Sitting here two days away from my long trip back to the USA, a trip I'm reluctantly making, but making because it's easier to do my final changes in person than by proxy, the phone, or the internet. I think it's funny that the internet will take your credit card as your identity for a multitude of purchases ranging from iTunes to some of the most sordid pornography one has ever accidentally <my story and sticking to it> discovered while Googling. You can't legally change your name in another country, and to be completely honest? I have no Australian healthcare, but pay for American healthcare and my sight woes and sight ability these days are as important as Free HBO you get on cable for those weekend passes..... I want it for as long as it's available, but I won't be surprised the day I find out it's been discontinued with no warning... after all, easy come, easy go, right? But it never hurts to stop by the cable company and apply for an extension.

I've had as much fun as one can have in a new country that's also supposed to have become my home over the last eight or so months, I can now shop and be unapologetic when I push people out of the way to get what to what I want, like say.. the counter. Being rude isn't an instinctive quality, but I prefer 'survival of the fittest', here, if you don't nudge your way in eventually? You're not getting in without assertive tactics... from the teenagers with absolutely no time to spare or the elderly ethnic woman in or out of  the rascal scooter, who also apparently has more pressing issues than you; It's obvious from the way she runs over your toes with not so much as a look in your general direction but the minute the sales clerk says 'Who's next?' and you honestly assert that it was you?

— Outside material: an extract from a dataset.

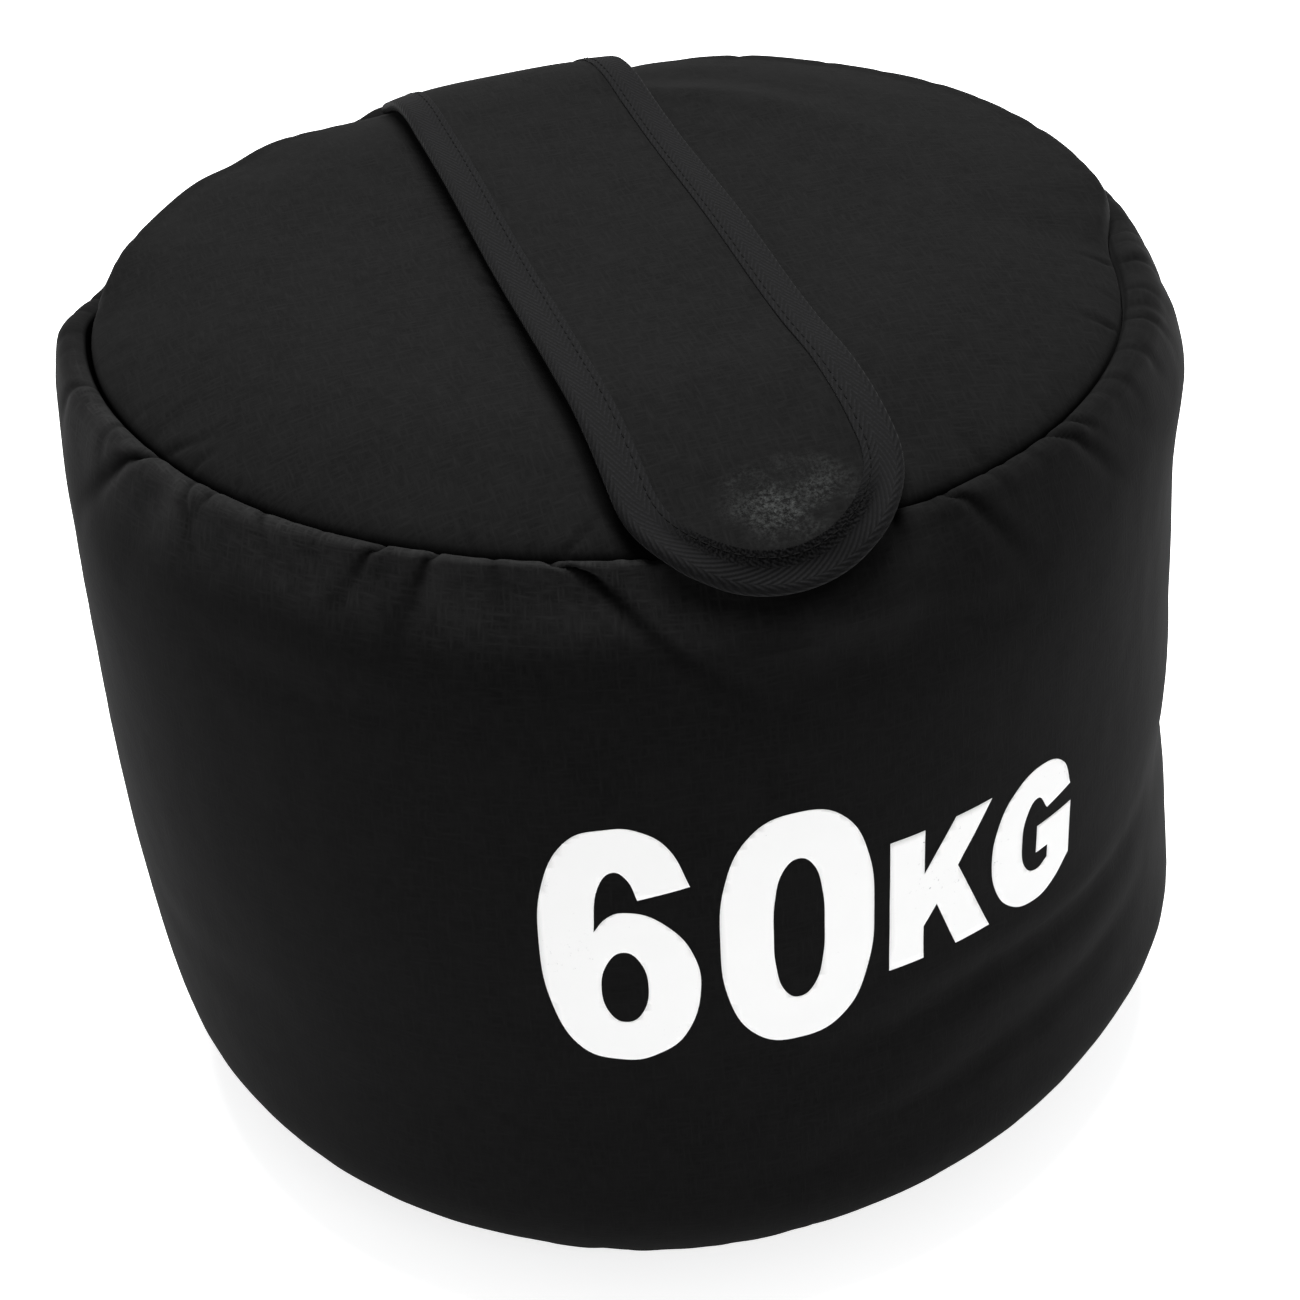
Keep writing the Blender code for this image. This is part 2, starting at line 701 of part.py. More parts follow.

That's when you get the look of disdain whether it's from behind a spectacled white haired Aussie woman or the more emotional gaze you receive from someone in a full burka. The eyes really are the windows to the soul after all, aren't they? Do you know what it looks/sounds like when you're receiving a curse from a Greek woman? I do now thanks to my transplantation here, and my inability to be endlessly polite when I too would like to make purchases and return home at an appropriate time to lunch.

I would not like any cheese with my whine today. That's not my point. I'm nearly sure it isn't.

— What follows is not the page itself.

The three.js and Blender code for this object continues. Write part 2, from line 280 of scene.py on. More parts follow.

I've decided to make my trip now because under existing law, I need to leave the country for at least ninety days before I can be issued a new Visa. There's a show called 'Custom's Wars' that I watch with fear; Fear that I'm ultimately going to be the next 'contestant' who gets nervous, befuddled, insulted, and turned away at the border of the country that separates my husband from me. Being turned away comes with a bonus prize of a 'three year exclusion', three years without seeing John unless he comes to America may as well be called  'three years without seeing John'. For him it was a nice place to visit, but it's not in his top fifty places that he'd like to return to right away. Dare I have to save money for months on end to be reunited with my loved one in Istanbul? Indonesia? New Zealand? I have no problem going to these places as long as I don't have to speak. Once your American accent is recognized everything is more expensive, everyone talks more quickly so you don't hear ALL the insults, and I have to admit when John and I shop even in Sydney I tend to shut up in spite of my all to ready and willing middle finger which makes appearances by reflex, it's like I honestly have nothing to do with it anymore. It is my alter ego which is unrecognizable only to me. Did you know the middle finger is NOT the universal sign for 'f*ck you'? I can tell you it's not. I had a series of pictures taken of me and when Mr. Middle made his appearances, everyone thought I was pointing and would look in the general direction he was directed at. It's humiliating to not be able to quickly and quietly insult people as you have the right as American to do as well as I once could. I feel less empowered without that....er .. power.

Anyway, after ninety days, I should be able to reenter the country for another questionable period or permanently, depending on the decisions of the parliament, if they decide to act at all or put it off for another year, as happened in 2012. I have however promised not only John and our newly extended family but also dear friends of ours that I would be attending our wedding anniversary, John and I have birthday's separated by only two days in November, there's Christmas on Bondi Beach which is supposed to be a midnite bonfire experience that would be cold if it weren't for the summer weather in Sydney, southern hemisphere capital of the world. Crosby, Still's, and Nash' 'Southern Cross'? Yup, we've got it, though I have to admit the song is better than the actual constellation, which I found boring compared to say 'delphinius' or 'o'rien'. I've also invited and intend to honor introducing all these wonderful new people in my life to a traditional Thanksgiving dinner, complete from the beginning nuts to ending pie. I have a separate entry as far as Thanksgiving food and how I address it. My father worshiped Archie Bunker the way some people here idolize Mohammed, and let's face it, Thanksgiving is this weird holiday with a history of betrayal, underhandedness, accidental intoxication and manipulation of emotions, and separation of good and evil spirits' intentions at the table. That's only in my family Thankgivings, with NO regard whatsoever of the HISTORICAL significances of the holiday. Try explaining to anyone who isn't American why Thanksgiving is a national holiday and make it a game of counting how many times you have to say 'no, you don't understand' before figuring out that you probably don't understand how ruthless and barbaric it is to celebrate it. I'd feel worse about it but hell, we're in sunny Australia and when someone points out how horrible we were to our Nations original civilization at least I have the ability to throw in my two cents about theirs, and we can sit and argue about who treated who worse over too many cocktails, a myriad of food, and a cornucopia of different personalities all ready to chime in their idiotic, drunken opinions. And isn't that what Thanksgiving's always been about? Or was that only at my house? See you in the States, you big old sillies.